I don’t believe in writer’s block, but man was I stuck on this novel.


I say that in passing, but I’m forgetting that some of you don’t know I finished the third draft my fourth novel (my first publishable novel). See the update bars < if you’re looking at this on a laptop. Mobile will have them below \/.

So that happened. Huzzah.

Okay, back to block people.

Rothfuss said it best, “Plumbers don’t get plumber’s block.” I think, generally, if I’m stuck on a piece it’s either because ::

  1. Distraction and anxiety have gotten in the way of my work or
  2. My ignorance has limited me. I’m up against a problem I haven’t yet encountered. If this happens, I shouldn’t freak out. I need to learn something about my opponent, about the block itself.

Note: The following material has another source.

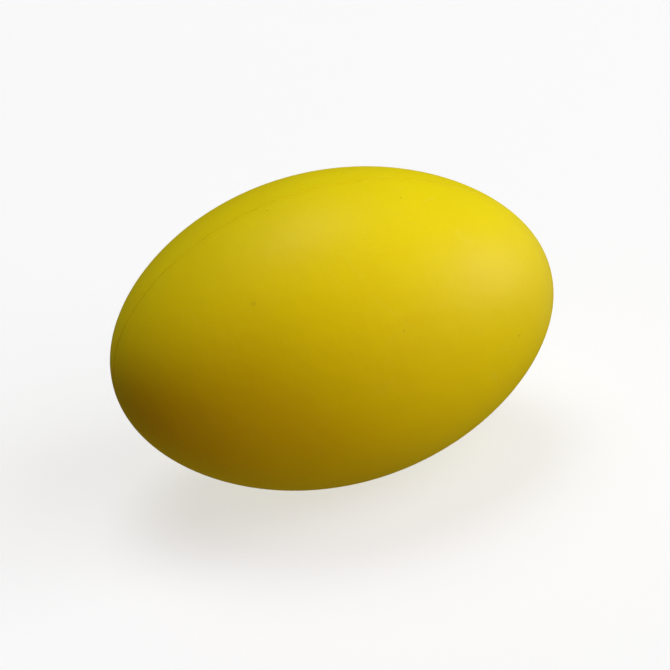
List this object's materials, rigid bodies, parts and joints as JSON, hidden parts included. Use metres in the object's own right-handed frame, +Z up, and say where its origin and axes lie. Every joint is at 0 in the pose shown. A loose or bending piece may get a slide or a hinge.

And I had two problems I hadn’t encountered this time around. Most people would call this “blocked,” but I call alleged “writers block” simply a worthy opponent. Every block is different, as is every opponent.

But first…

Anxiety and distraction.


I solve the anxiety and distraction problem by getting away from society and getting to a quiet place. In that quiet place I meditate (not Eastern meditation, I mean something more akin to prayer). I journal and I sit still and tell my body that sometimes it’s better to build an architecture of time than an architecture of space. I spend most of my weeks saying “I wish I had more time.” Well, The Sabbath is the day that I do have more time, the day that I build palaces and castles and giant freaking starship cruisers (complete with photon torpedoes) out of time rather than money or success out of space.

I literally make time.

I do this not by Netflix binge-watching. Not by to-do-list reading. But by dabbling in random books that peak my interest and I do not need to finish. Petting my dog for egregious amounts of time. Napping with my wife. Playing a board game. Eating leftovers. Hanky panky. But mostly thinking. Dreaming. Hoping. Praying to God the Father, which amounts not to a religious ritual but to a conversation with my friend. When I’m at my best, this too is Sabbath.

As my friend Ellie said recently:

“Some days I have to decide whether I want to be a professional writer or a professional internet browser.”

The internet really is best described as a web – an interconnected set of sticky threads that will catch you if you’re not careful. And who knows what might come along and inject its digestive juices into you once you’re caught in that snare…

So the other thing I did to combat anxiety and distractions in the last three months was install Freedom. I literally block The Internet when it’s time to write. When I’m disciplined with it, this is a beautiful thing. Thank you, Neil Gaiman. You have now changed the trajectory of my career for a third time.

Combatting ignorance.


But there were other pieces to this “stuck.” Sometimes I need to learn new information, which I’ll handle in the comments below, but sometimes I need to learn how to use a new tool. One piece of my ignorance played out like this: I was stuck not because of what I hadn’t written, but because of what I had. I knew that I needed to take an axe to some sections and completely disintegrate others into non-being, but I also knew some of these parts were workable bits of back story that I simply needed to relocate into other sections of the book, rework them into sections I had yet to write.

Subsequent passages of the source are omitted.